The task
Set down exactly the lines of the listing below, please, beginning with the first and ending with the line that holds "back_break = 0.2; // [0.1:0.05:0.4]".

— Start —

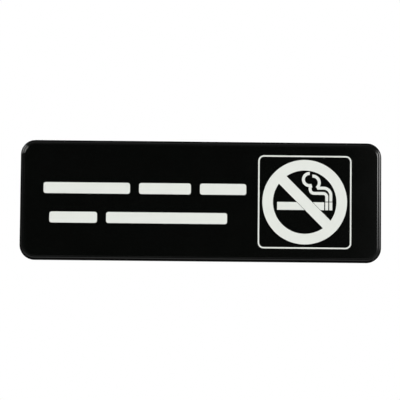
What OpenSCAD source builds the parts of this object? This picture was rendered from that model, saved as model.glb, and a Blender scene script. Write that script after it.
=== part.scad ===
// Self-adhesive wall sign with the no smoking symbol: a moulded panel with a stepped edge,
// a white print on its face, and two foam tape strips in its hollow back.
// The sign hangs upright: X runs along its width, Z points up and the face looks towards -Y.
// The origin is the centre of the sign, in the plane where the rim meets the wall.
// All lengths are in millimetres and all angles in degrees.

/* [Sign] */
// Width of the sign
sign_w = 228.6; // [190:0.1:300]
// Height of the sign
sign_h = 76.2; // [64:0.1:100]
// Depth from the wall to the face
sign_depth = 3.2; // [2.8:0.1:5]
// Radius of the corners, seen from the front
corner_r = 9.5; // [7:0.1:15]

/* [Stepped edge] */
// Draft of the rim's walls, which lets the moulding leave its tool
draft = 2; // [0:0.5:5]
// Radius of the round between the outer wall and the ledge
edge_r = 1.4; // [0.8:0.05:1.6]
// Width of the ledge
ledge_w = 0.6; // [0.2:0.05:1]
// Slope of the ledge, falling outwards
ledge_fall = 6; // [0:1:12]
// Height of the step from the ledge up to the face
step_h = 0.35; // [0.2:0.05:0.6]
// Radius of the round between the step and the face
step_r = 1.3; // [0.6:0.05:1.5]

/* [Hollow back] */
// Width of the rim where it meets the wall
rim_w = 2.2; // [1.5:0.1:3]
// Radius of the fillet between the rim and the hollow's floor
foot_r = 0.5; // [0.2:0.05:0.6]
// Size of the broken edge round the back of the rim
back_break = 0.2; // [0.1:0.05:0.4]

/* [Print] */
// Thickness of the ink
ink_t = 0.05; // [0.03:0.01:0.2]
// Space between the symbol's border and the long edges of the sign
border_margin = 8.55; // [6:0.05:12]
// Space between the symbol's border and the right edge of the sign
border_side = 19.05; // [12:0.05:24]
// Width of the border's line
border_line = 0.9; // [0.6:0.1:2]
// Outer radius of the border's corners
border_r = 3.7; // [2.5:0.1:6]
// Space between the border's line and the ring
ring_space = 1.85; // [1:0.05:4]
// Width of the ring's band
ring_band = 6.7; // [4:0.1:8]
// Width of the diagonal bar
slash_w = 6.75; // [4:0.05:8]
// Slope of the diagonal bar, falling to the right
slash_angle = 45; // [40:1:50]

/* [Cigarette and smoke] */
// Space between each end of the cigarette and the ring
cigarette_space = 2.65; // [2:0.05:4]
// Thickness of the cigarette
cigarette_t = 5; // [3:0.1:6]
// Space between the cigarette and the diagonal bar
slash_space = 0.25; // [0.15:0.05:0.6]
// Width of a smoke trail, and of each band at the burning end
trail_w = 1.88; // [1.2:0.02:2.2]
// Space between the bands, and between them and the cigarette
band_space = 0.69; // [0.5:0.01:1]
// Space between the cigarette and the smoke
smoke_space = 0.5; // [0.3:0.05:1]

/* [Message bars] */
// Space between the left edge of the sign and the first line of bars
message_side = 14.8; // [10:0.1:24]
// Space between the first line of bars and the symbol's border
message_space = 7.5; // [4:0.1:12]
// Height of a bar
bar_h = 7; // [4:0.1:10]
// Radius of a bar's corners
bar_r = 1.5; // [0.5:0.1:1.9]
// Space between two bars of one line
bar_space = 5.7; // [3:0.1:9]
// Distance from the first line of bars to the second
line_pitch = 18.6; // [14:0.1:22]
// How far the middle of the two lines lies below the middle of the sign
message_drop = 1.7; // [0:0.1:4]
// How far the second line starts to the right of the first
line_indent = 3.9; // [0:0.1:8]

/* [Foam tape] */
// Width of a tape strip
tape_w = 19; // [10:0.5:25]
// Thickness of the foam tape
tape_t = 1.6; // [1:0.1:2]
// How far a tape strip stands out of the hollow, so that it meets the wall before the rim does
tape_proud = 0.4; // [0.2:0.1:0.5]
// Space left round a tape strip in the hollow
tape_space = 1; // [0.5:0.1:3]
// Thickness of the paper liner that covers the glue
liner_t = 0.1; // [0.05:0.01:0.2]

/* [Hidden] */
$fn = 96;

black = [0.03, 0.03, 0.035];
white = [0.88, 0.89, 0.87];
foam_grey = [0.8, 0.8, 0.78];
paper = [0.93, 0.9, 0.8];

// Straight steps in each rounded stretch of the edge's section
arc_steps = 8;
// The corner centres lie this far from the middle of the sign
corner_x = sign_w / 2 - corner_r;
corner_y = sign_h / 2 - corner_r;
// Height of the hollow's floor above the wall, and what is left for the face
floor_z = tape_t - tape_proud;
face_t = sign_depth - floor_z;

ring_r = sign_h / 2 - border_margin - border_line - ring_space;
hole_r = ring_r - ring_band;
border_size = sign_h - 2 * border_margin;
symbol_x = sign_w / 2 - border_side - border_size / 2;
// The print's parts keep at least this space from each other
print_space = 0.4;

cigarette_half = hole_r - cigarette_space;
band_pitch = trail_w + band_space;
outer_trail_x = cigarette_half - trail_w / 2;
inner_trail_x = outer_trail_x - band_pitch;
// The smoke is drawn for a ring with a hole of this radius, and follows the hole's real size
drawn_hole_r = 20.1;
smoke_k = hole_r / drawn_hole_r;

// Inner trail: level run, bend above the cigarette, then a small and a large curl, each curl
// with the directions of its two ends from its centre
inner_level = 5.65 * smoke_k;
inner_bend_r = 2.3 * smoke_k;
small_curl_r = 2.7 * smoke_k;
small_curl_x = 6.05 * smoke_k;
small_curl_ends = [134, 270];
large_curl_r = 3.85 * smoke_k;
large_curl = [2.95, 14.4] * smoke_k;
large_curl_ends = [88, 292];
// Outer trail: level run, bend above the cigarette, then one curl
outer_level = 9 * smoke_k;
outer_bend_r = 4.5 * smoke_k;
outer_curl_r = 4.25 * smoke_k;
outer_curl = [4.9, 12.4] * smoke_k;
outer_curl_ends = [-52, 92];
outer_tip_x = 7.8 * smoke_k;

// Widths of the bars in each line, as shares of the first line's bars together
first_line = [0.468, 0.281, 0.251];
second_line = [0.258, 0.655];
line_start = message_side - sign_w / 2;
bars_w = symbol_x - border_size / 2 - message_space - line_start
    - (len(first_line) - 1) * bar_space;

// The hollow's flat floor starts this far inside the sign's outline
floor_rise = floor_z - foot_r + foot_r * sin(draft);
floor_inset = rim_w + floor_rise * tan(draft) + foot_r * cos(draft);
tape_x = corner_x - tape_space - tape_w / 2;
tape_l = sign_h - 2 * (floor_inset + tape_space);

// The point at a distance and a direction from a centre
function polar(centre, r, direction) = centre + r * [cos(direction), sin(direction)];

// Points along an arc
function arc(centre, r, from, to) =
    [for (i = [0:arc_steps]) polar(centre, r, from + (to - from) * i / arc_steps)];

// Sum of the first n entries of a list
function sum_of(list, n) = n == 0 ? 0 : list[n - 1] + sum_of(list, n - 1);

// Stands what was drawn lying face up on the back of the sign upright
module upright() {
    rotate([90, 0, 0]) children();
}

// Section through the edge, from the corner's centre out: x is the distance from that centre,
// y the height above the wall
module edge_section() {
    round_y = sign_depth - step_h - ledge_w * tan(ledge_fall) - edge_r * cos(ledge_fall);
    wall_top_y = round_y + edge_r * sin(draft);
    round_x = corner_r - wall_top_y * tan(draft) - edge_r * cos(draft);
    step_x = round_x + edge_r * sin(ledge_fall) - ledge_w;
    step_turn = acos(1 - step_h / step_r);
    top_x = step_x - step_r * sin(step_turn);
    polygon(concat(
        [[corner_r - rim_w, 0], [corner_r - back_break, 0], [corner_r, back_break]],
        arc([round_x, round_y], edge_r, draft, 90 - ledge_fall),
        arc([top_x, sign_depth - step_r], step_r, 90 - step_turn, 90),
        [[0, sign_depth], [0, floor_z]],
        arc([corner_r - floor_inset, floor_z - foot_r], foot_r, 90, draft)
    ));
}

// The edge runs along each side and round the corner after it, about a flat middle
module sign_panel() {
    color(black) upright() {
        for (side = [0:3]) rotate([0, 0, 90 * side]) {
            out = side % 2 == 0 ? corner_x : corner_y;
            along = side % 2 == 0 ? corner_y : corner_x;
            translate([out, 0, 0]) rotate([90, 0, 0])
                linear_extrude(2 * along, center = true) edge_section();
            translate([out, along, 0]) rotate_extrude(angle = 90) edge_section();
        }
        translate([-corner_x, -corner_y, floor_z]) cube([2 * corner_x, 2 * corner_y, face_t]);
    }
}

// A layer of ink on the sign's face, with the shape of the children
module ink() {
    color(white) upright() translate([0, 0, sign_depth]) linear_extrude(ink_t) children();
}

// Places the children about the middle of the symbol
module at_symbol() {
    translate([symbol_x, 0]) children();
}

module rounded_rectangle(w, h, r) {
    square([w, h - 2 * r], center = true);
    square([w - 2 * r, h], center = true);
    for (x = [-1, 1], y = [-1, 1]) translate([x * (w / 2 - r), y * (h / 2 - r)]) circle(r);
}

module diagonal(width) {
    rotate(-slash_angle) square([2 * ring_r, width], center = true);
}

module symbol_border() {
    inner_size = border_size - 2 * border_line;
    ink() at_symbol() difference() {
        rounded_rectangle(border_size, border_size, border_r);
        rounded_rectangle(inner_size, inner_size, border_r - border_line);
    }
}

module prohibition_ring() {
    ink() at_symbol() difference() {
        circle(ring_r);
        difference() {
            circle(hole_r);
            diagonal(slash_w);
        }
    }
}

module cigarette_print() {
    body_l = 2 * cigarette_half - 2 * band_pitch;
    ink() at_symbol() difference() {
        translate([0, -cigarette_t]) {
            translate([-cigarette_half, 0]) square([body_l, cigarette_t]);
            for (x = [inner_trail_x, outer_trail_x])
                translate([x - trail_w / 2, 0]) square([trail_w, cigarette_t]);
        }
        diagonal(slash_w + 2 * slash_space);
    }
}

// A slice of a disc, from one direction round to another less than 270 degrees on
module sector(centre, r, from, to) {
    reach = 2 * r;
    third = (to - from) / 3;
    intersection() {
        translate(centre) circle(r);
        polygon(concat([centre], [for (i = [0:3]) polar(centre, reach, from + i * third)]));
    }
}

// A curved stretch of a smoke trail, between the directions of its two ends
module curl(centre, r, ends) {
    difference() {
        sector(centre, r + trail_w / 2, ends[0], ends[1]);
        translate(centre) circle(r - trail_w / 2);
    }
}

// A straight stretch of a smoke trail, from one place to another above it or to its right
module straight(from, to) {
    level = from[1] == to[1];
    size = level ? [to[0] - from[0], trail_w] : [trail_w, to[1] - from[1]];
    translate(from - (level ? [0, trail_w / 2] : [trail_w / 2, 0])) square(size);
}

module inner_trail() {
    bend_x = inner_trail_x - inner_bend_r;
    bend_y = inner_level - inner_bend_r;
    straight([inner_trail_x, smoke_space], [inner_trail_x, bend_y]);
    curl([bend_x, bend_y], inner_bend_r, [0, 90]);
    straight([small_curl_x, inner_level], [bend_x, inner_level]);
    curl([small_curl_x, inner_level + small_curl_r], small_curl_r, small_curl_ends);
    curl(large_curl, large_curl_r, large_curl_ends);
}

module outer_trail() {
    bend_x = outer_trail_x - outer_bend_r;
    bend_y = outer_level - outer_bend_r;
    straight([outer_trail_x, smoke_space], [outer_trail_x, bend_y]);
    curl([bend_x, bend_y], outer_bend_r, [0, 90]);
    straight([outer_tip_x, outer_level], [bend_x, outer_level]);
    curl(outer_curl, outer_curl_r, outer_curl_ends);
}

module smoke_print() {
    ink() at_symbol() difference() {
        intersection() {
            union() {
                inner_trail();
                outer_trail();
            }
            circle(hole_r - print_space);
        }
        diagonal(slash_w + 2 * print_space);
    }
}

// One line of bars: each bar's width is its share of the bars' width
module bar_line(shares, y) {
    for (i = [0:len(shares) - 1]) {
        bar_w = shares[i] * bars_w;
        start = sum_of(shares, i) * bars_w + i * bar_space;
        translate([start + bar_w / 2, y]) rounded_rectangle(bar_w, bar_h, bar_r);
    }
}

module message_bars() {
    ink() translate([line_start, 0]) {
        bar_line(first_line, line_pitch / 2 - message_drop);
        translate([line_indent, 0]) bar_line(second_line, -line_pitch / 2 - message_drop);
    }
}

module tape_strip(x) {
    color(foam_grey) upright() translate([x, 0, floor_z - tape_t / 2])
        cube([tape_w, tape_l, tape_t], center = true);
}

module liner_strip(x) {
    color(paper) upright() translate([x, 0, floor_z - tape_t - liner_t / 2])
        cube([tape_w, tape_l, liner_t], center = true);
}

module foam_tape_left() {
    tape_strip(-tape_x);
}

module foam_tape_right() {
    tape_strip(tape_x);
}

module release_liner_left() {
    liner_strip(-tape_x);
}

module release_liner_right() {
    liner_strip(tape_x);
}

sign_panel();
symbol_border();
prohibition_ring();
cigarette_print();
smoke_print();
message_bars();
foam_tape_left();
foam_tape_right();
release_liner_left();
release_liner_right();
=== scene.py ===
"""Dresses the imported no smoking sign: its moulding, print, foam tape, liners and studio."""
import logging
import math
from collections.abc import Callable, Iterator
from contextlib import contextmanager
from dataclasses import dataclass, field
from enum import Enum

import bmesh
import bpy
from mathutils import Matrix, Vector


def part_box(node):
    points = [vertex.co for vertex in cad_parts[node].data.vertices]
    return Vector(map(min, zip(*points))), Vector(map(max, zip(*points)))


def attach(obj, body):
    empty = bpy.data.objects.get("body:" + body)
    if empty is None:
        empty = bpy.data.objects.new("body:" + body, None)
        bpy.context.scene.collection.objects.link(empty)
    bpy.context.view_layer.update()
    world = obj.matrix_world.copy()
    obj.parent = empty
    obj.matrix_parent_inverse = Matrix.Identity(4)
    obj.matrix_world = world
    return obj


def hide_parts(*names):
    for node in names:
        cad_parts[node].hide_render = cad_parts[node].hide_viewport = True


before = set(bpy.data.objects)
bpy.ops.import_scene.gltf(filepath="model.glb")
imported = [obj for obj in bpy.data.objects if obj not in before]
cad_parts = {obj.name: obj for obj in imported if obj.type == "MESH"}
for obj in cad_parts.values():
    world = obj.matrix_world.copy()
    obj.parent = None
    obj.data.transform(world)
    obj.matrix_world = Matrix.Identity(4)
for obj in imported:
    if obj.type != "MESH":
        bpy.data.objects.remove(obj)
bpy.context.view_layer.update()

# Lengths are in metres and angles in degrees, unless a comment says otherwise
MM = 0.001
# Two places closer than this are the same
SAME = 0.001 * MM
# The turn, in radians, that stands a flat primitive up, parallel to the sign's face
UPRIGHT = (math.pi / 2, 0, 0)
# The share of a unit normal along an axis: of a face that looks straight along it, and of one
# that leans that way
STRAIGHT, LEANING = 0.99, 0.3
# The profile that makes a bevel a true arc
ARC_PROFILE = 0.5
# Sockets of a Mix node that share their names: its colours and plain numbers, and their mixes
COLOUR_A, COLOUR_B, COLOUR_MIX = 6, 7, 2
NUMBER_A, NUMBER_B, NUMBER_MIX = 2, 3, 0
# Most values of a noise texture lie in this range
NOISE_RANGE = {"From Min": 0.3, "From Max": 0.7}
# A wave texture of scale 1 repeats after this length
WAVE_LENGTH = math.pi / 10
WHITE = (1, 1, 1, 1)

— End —

Result
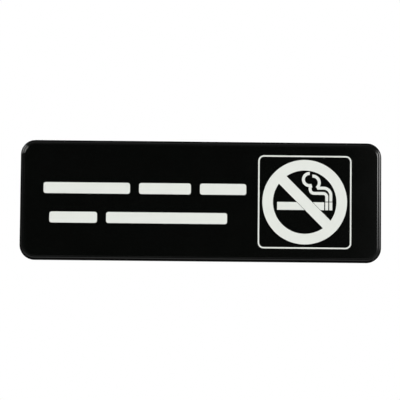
What OpenSCAD source builds the parts of this object? This picture was rendered from that model, saved as model.glb, and a Blender scene script. Write that script after it.
=== part.scad ===
// Self-adhesive wall sign with the no smoking symbol: a moulded panel with a stepped edge,
// a white print on its face, and two foam tape strips in its hollow back.
// The sign hangs upright: X runs along its width, Z points up and the face looks towards -Y.
// The origin is the centre of the sign, in the plane where the rim meets the wall.
// All lengths are in millimetres and all angles in degrees.

/* [Sign] */
// Width of the sign
sign_w = 228.6; // [190:0.1:300]
// Height of the sign
sign_h = 76.2; // [64:0.1:100]
// Depth from the wall to the face
sign_depth = 3.2; // [2.8:0.1:5]
// Radius of the corners, seen from the front
corner_r = 9.5; // [7:0.1:15]

/* [Stepped edge] */
// Draft of the rim's walls, which lets the moulding leave its tool
draft = 2; // [0:0.5:5]
// Radius of the round between the outer wall and the ledge
edge_r = 1.4; // [0.8:0.05:1.6]
// Width of the ledge
ledge_w = 0.6; // [0.2:0.05:1]
// Slope of the ledge, falling outwards
ledge_fall = 6; // [0:1:12]
// Height of the step from the ledge up to the face
step_h = 0.35; // [0.2:0.05:0.6]
// Radius of the round between the step and the face
step_r = 1.3; // [0.6:0.05:1.5]

/* [Hollow back] */
// Width of the rim where it meets the wall
rim_w = 2.2; // [1.5:0.1:3]
// Radius of the fillet between the rim and the hollow's floor
foot_r = 0.5; // [0.2:0.05:0.6]
// Size of the broken edge round the back of the rim
back_break = 0.2; // [0.1:0.05:0.4]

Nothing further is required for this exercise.